# Tempered chocolate and buckeyes



## nickfinity (Dec 13, 2004)

Hello,

I'm going to make buckeyes for the Christmas party at work. I want to temper the chocolate rather than use paraffin wax. This is my first attempt at this so I want to make sure I do everything correct. After the buckeyes are done should I refrigerate them? From what I've read I shouldn't, but I want to be sure. I don't want the chocolate to come out looking funky.

Thanks for any help!

Thanks,
Nick


----------



## PA Baker (Dec 13, 2004)

I wouldn't refrigerate them, nick.  It could cause the chocolate to "bloom" plus they could take on the taste of other things you have in the fridge.  Just put them on wire racks on the counter (with something underneath to catch the drips!) and let them air-dry at room temp.  The trick will be the humidity level in your house.  If it's humid it will take them longer to dry than if it isn't.

Good luck!


----------



## nickfinity (Dec 13, 2004)

Thank you for your help. It shouldn't be humid at all in the house. I'll give it a try and hope they turn out. I'm introducing Buckeyes (I'm a former Buckeye - still a useless nut) to my Virginian coworkers.


----------



## PA Baker (Dec 13, 2004)

nickfinity said:
			
		

> Thank you for your help. It shouldn't be humid at all in the house. I'll give it a try and hope they turn out. I'm introducing Buckeyes (I'm a former Buckeye - still a useless nut) to my Virginian coworkers.

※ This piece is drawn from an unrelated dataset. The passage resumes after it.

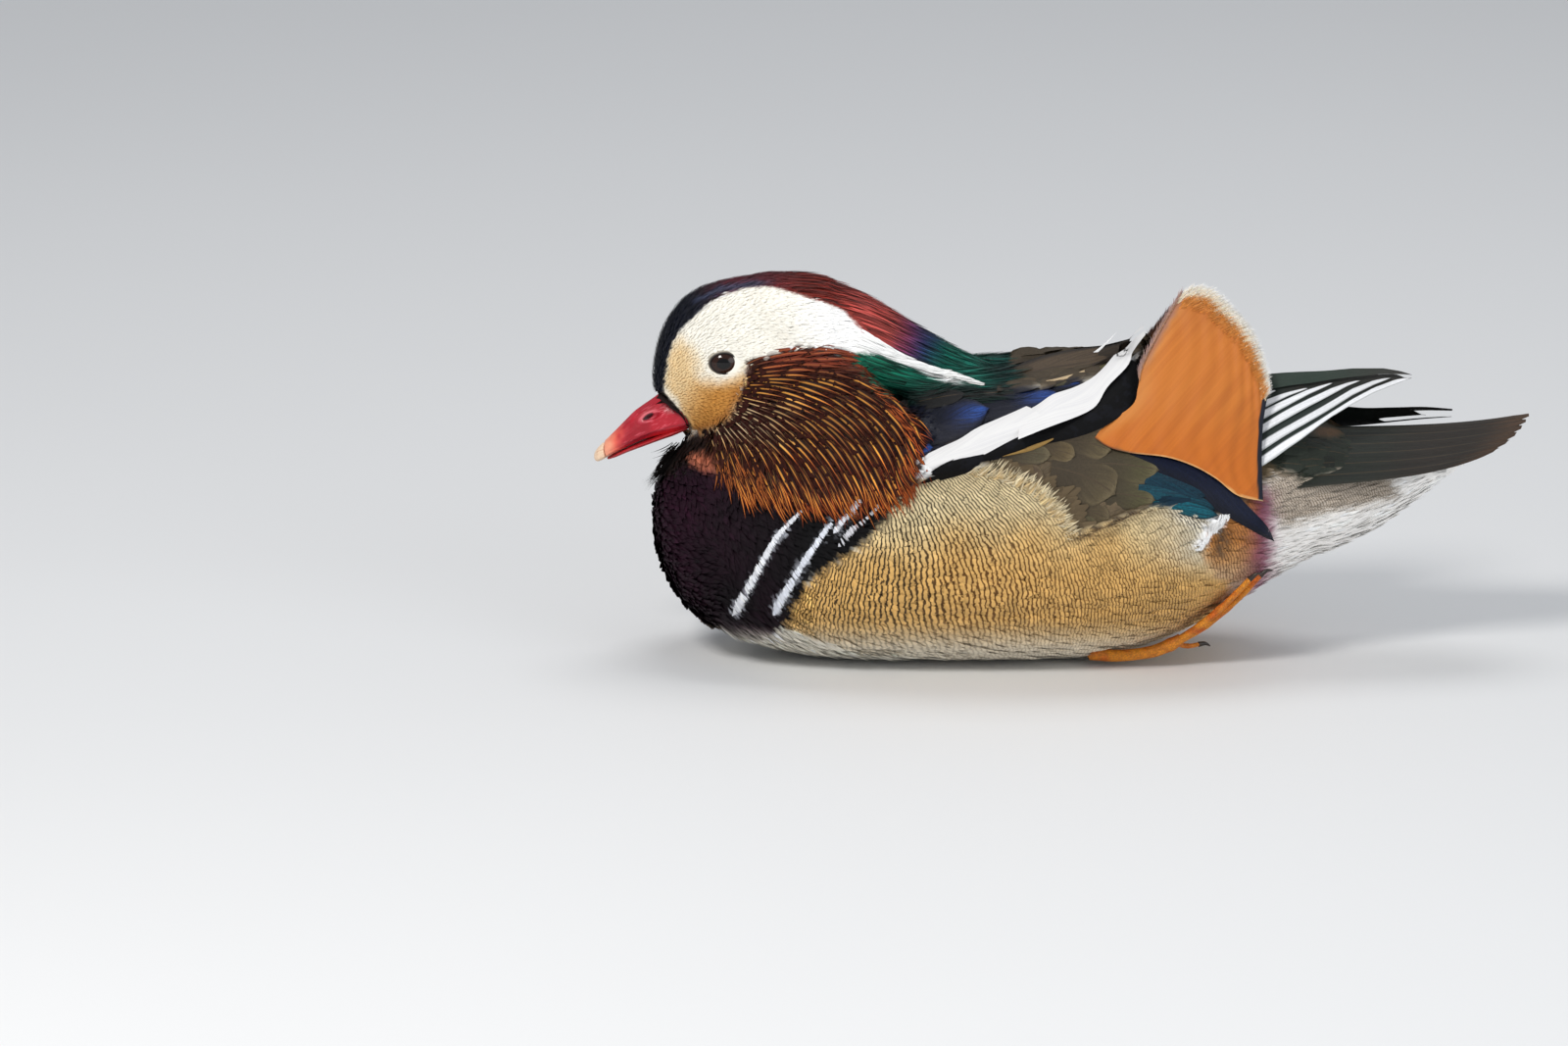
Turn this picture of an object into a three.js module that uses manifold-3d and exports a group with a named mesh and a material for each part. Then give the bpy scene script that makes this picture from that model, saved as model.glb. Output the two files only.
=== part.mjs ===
// A drake mandarin duck at rest, life size, in millimetres.
// Frame: the bill points along -X, the bird's left side along -Y, up is +Z.
// The belly rests on the plane Z = 0. The body is symmetric about Y = 0, apart
// from the folded primaries, of which the right ones lie under the left ones.
import * as THREE from "three";
import { mergeVertices } from "three/addons/utils/BufferGeometryUtils.js";
import Module from "manifold-3d";

const wasm = await Module();
wasm.setup();

// ---------------------------------------------------------------- driving sizes
const GAP = 0.35; // clear space between two neighbours
const BODY = { front: -156.3, rear: 156, halfWidth: 58.5, back: 111 }; // trunk
const HEAD = { front: -155.3, top: 146, halfWidth: 21.5 };
const BILL = { tip: -177, halfWidth: 7.6, gapeSlope: 0.43 };
const EYE = { x: -128, y: 11.5, z: 114.9, rx: 7.0, ry: 6.0, rz: 6.0 };
const WING_SHELL = 4.4; // depth of the folded wing's feathers over the flank
const RUFF_DEPTH = 9; // depth of the side whiskers, from the outside inwards
const SAIL_THICK = 1.7;
const PRIMARY_THICK = 3.2;
const TAIL = { halfWidth: 36, tip: 177, base: 84 };
const TARSUS_R = 2.7;
const TOE_R = 2.3;
const CLAW = { length: 5, r: 1.05 };

// ---------------------------------------------------------------- solids and cuts
function welded(geometry) {
  const g = geometry.clone();
  for (const name of Object.keys(g.attributes))
    if (name !== "position") g.deleteAttribute(name);
  return mergeVertices(g, 1e-4);
}

function flip(index) {
  for (let i = 0; i < index.length; i += 3)
    [index[i + 1], index[i + 2]] = [index[i + 2], index[i + 1]];
  return index;
}

// A closed surface as a solid whose faces point outwards.
function solid(geometry) {
  const g = welded(geometry);
  const make = (triVerts) =>
    new wasm.Manifold(
      new wasm.Mesh({
        numProp: 3,
        vertProperties: new Float32Array(g.attributes.position.array),
        triVerts,
      }),
    );
  const index = new Uint32Array(g.index.array);
  const made = make(index);
  return made.volume() < 0 ? make(flip(index)) : made;
}

// The same closed surface moved outwards by a distance.
function swollen(geometry, distance) {
  const g = welded(geometry);
  g.computeVertexNormals();
  const p = g.attributes.position,
    n = g.attributes.normal;
  const index = Array.from(g.index.array);
  // outward or inward faces: the sign of the enclosed volume tells
  let volume = 0;
  const a = new THREE.Vector3(),
    b = new THREE.Vector3(),
    c = new THREE.Vector3();
  for (let i = 0; i < index.length; i += 3) {
    a.fromBufferAttribute(p, index[i]);
    b.fromBufferAttribute(p, index[i + 1]);
    c.fromBufferAttribute(p, index[i + 2]);
    volume += a.dot(b.cross(c));
  }
  const d = volume < 0 ? -distance : distance;
  for (let i = 0; i < p.count; i++)
    p.setXYZ(
      i,
      p.getX(i) + n.getX(i) * d,
      p.getY(i) + n.getY(i) * d,
      p.getZ(i) + n.getZ(i) * d,
    );
  return g;
}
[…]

I've never met someone who doesn't like Buckeyes!


----------



## ParrotheadLizzy (Dec 14, 2004)

PA Baker said:
			
		

> nickfinity said:
> 
> 
> 
> ...






My boyfriend's a Michigan fan.....I really had trouble getting him to eat these, and he LOVES chocolate/peanutbutter stuff!


----------



## mudbug (Dec 14, 2004)

Lizzy, tell him they're Wolverine eyes!


----------



## PA Baker (Dec 14, 2004)

Us Big 10 schools and our egos!  I'm a Penn State grad, but I have to say after the way we played this year, I'd be proud to eat a buckeye or wolverine eye!


----------